Who are your favourite Eswatini/southern African authors?
In general, I don’t tend to have favourites. I usually engage very strongly (or not) with whatever is in front of me at a given moment. I’ve read a lot of books I consider to be spectacular works of art, but I wouldn’t be able to tell you who the author was or even the title, unless I had just read it.
That being said, I recently read Simão Kikamba’s Going Home, and I thought it was beautifully written. I especially admired Kikamba’s ability to deftly construct settings and diverse supporting characters with very little extraneous description.
Before that, I really loved Zinaid Meeran’s Saracen at the Gates. Meeran’s ability to construct a compelling plot in an incredibly humorous way, while still expressing the gravity of important events in the story was something I really enjoyed.
What does it feel like to be the first writer from Eswatini to be awarded the Commonwealth Short Story Prize? (And under the age of 30!)
It’s surreal.

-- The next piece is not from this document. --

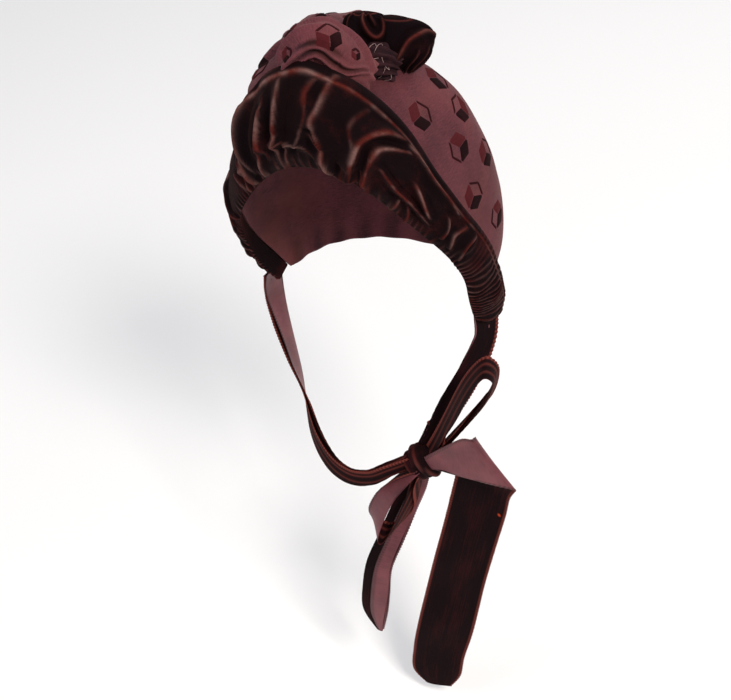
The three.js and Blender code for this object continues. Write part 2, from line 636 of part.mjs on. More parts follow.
// A ribbon along a path of rows, its width across and its wall through
function ribbonSolid(rows, centreOf, acrossOf, steps) {
  const path = [];
  for (let step = 0; step <= steps; step += 1) path.push(readTable(rows, step / steps));
  const centres = path.map(centreOf);
  const rings = path.map((row, step) => {
    const [before, after] = [Math.max(0, step - 1), Math.min(steps, step + 1)];
    const along = centres[after].clone().sub(centres[before]).normalize();
    const across = acrossOf(row, centres[step], along).normalize();
    const through = along.clone().cross(across).normalize();
    const half = row.width * ribbonWidth / 2;
    const wall = ribbonWall / 2;
    const corners = [[-half, -wall], [0, -wall], [half, -wall], [half, wall], [0, wall], [-half, wall]];
    return corners.map(([wide, thick]) => centres[step].clone()
      .addScaledVector(across, wide).addScaledVector(through, thick));
  });
  return toSolid(loftRings(rings));
}

// The knot: a wrapped, pillow-shaped lump of ribbon
function makeKnot(grow) {
  const knot = new THREE.SphereGeometry(0.5, 18, 12);
  const size = knotWidth + 2 * grow;
  knot.scale(size, knotDepthShare * size, knotHeightShare * size);
  knot.rotateY(-knotLean * degree);
  knot.translate(knotMiddle.x, knotMiddle.y, knotMiddle.z);
  return toSolid(knot);
}

// Materials
const velvetColour = 0x3a0f12;
const crepeColour = 0x6e3a3e;
const ribbonColour = 0x4a1a1e;
const velvetRoughness = 0.7;
const crepeRoughness = 0.8;

function clothMaterial(color, roughness) {
  return new THREE.MeshStandardMaterial({ color, roughness, metalness: 0 });
}

// The seat: the highest point inside the crown, where the whole hangs from
const seat = new THREE.Vector3(0, crownSetBack, crownRise - crepeWall);

const bonnet = new THREE.Group();

// Adds a piece, cut clear of the pieces that it touches. Of a piece that a cut leaves
// in several parts only the largest is kept.
function addPiece(name, solid, neighbours, color, roughness) {
  let cleared = solid;
  for (const neighbour of neighbours) cleared = cleared.subtract(neighbour);
  const parts = cleared.decompose().sort((a, b) => b.volume() - a.volume());
  const geometry = toGeometry(parts[0]);
  geometry.translate(-seat.x, -seat.y, -seat.z);
  const mesh = new THREE.Mesh(geometry, clothMaterial(color, roughness));
  mesh.name = name;
  bonnet.add(mesh);
}

const largePuffSize = { width: largePuffWidth, height: largePuffHeight };
const largePuffShape = { steps: 12, sides: 22, squareness: 2.2, ripple: 0.03, lobes: 5, twist: 2, mouth: 12 };
const smallPuffSize = { width: smallPuffWidth, height: smallPuffHeight };
const smallPuffShape = { steps: 10, sides: 18, squareness: 2.2, ripple: 0.04, lobes: 4, twist: 2, mouth: 6 };
const swagSize = { width: swagWidth, height: swagThickness };
const swagShape = { steps: 12, sides: 16, squareness: 2, ripple: 0.03, lobes: 6, twist: 2, mouth: 0 };
const lowerFoldSize = { width: lowerFoldWidth, height: lowerFoldThickness };
const lowerFoldShape = { steps: 10, sides: 12, squareness: 2, ripple: 0.02, lobes: 4, twist: 1, mouth: 0 };
const gatherSize = { width: gatherWidth, height: gatherHeight };
const gatherShape = { steps: 6, sides: 12, squareness: 2, ripple: 0.06, lobes: 7, twist: 2, mouth: 0 };

const crownClear = crownForm(fitGap, crownDrop, crownLevels, crownSides);
const brimClear = brimForm(1.5 * fitGap, brimStations);
const largePuffClear = seatedSolid(largePuffRows, largePuffSize, largePuffShape, fitGap);
const smallPuffClear = seatedSolid(smallPuffRows, smallPuffSize, smallPuffShape, fitGap);
const frontLoopClear = standingForm(frontLoopRows, fitGap);
const rearLoopClear = standingForm(rearLoopRows, fitGap);
const swagClear = seatedSolid(swagRows, swagSize, swagShape, fitGap);
const knotClear = makeKnot(fitGap);

addPiece('crown', makeCrown(), [], crepeColour, crepeRoughness);
addPiece('brim', brimForm(0, brimStations), [], velvetColour, velvetRoughness);
addPiece('large_puff', seatedShell(largePuffRows, largePuffSize, largePuffShape, crepeWall),
  [crownClear, brimClear], crepeColour, crepeRoughness);
addPiece('small_puff', seatedShell(smallPuffRows, smallPuffSize, smallPuffShape, crepeWall),
  [crownClear, brimClear, largePuffClear], crepeColour, crepeRoughness);
addPiece('velvet_loop_front', standingLoop(frontLoopRows),
  [crownClear, largePuffClear, smallPuffClear], velvetColour, velvetRoughness);
addPiece('velvet_loop_rear', standingLoop(rearLoopRows),
  [crownClear, largePuffClear, frontLoopClear], velvetColour, velvetRoughness);
addPiece('velvet_swag', seatedSolid(swagRows, swagSize, swagShape, 0),
  [crownClear, brimClear, largePuffClear], velvetColour, velvetRoughness);
addPiece('lower_fold', seatedSolid(lowerFoldRows, lowerFoldSize, lowerFoldShape, 0),
  [crownClear, brimClear, swagClear], velvetColour, velvetRoughness);
addPiece('gather_centre', seatedSolid(gatherRows, gatherSize, gatherShape, 0),
  [crownClear, largePuffClear, smallPuffClear, frontLoopClear, rearLoopClear], crepeColour, crepeRoughness);
addPiece('bow_knot', makeKnot(0), [], ribbonColour, velvetRoughness);
addPiece('tie_left', ribbonSolid(tieLeftRows, onHead, againstNeck, 16),
  [brimClear, knotClear], ribbonColour, velvetRoughness);
addPiece('tie_right', ribbonSolid(tieRightRows, onHead, againstNeck, 24),
  [brimClear, knotClear], ribbonColour, velvetRoughness);
addPiece('bow_loop_upper', ribbonSolid(upperLoopRows, fromKnot(upperLoopLength), turnedBy, 26),
  [knotClear], ribbonColour, velvetRoughness);
addPiece('bow_loop_lower', ribbonSolid(lowerLoopRows, fromKnot(lowerLoopLength), turnedBy, 22),
  [knotClear], ribbonColour, velvetRoughness);
addPiece('tail_narrow', ribbonSolid(narrowTailRows, fromKnot(narrowTailLength), turnedBy, 18),
  [knotClear], ribbonColour, velvetRoughness);
addPiece('tail_wide', ribbonSolid(wideTailRows, fromKnot(wideTailLength), turnedBy, 36),
  [knotClear], ribbonColour, velvetRoughness);

export default bonnet;
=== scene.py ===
# A bonnet of ruched velvet and figured crepe with ribbon ties, dressed over its packed
# solids. Lengths are worked out in millimetres from the crown's widest level, with the
# wearer facing -Y, and are placed in metres from the seat inside the crown.

import math

import bmesh
import bpy
import numpy as np
from mathutils import Matrix, Vector, noise


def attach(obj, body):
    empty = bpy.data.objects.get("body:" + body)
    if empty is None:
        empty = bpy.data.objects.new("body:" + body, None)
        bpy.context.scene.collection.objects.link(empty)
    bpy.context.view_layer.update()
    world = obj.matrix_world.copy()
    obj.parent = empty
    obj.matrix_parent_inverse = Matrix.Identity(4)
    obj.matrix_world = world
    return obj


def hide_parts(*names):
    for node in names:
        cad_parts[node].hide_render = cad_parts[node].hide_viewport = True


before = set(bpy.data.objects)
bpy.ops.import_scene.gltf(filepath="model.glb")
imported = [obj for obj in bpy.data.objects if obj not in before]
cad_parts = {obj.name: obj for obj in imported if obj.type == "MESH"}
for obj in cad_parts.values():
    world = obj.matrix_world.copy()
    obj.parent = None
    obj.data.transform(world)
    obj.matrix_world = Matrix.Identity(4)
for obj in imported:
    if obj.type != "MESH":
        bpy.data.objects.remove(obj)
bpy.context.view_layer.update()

# Crown
CROWN_WIDTH = 162
CROWN_RISE = 150
CROWN_DROP = 28
CROWN_BACK = 79
CROWN_FRONT = 78
CROWN_SET_BACK = 18
CROWN_OFFSET = 2
CROWN_SKEW = 7
CROWN_SQUARENESS = 2.2
CREPE_WALL = 2
OPENING_LEAN = math.radians(29.6)
RIM_DEPTH = 14

# Brim
BRIM_SWEEP = math.radians(120)
BRIM_DEPTH = 43
BRIM_STAND = 43
BRIM_PADDING = 10

# Puffs, loops and folds
LARGE_PUFF = (64, 30)
SMALL_PUFF = (56, 44)
LOOP_HEIGHT = 29
LOOP_WIDTH = 32
SWAG = (56, 10)
LOWER_FOLD = (20, 9)
GATHER = (22, 12)

# Ties and bow
RIBBON_WIDTH = 42
KNOT_WIDTH = 26
KNOT_TILT = 35
UPPER_LOOP_LENGTH = 104
LOWER_LOOP_LENGTH = 66
NARROW_TAIL_LENGTH = 172
WIDE_TAIL_LENGTH = 226

RIBBON_ACROSS = 40
PICOT_PITCH = 2.3
SELVEDGE_WIDTH = 0.0028

# The stain on the ribbon, across and along the wide tail in metres
SPOT = (0.037, 0.128)
SPOT_RADIUS = 0.0016

FIT_GAP = 0.4
PILE_CLEARANCE = 0.9
PUFF_WALL = 1.4
LEAST_HALF = 0.3
MM_PER_M = 1000

# How finely curves are sampled, and how often a search halves its interval
RING_SAMPLES = 400
SECTION_SAMPLES = 600
HALVINGS = 26

# Places and ways from the crown's widest level
SEAT = np.array([0, CROWN_SET_BACK, CROWN_RISE - CREPE_WALL], float)
MIDDLE = np.array([0, CROWN_SET_BACK, 0], float)
OPENING_UP = np.array([0, -math.sin(OPENING_LEAN), math.cos(OPENING_LEAN)])
OPENING_BACK = np.array([0, math.cos(OPENING_LEAN), math.sin(OPENING_LEAN)])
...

Not only am I not a professional writer, I frankly had no concrete ambition of ever being one. I wrote as a hobby because I enjoyed writing and later reading my own work. I submitted an entry to the prize because, although I knew I wouldn’t win, I knew that submission would motivate me to edit the story to as high a level as I could get it.
I reasoned I would benefit not only from the experience of editing a short story for evaluation, but afterwards I’d have a nice story to enjoy later. As far as I was concerned. I had everything I wanted as soon as I clicked the submit button, and I moved on.
Imagine my surprise when I learned that my story had been shortlisted, then won a regional prize and now this. It’s almost as if someone burst into my room as I was puttering away on a keyboard and shouted: “Hey. You’re a writer for real now. Surprise.”
More than anything, though, winning this award is a huge honour. To be recognised alongside the long list of towering talents who have been highlighted by the prize feels incredibly good.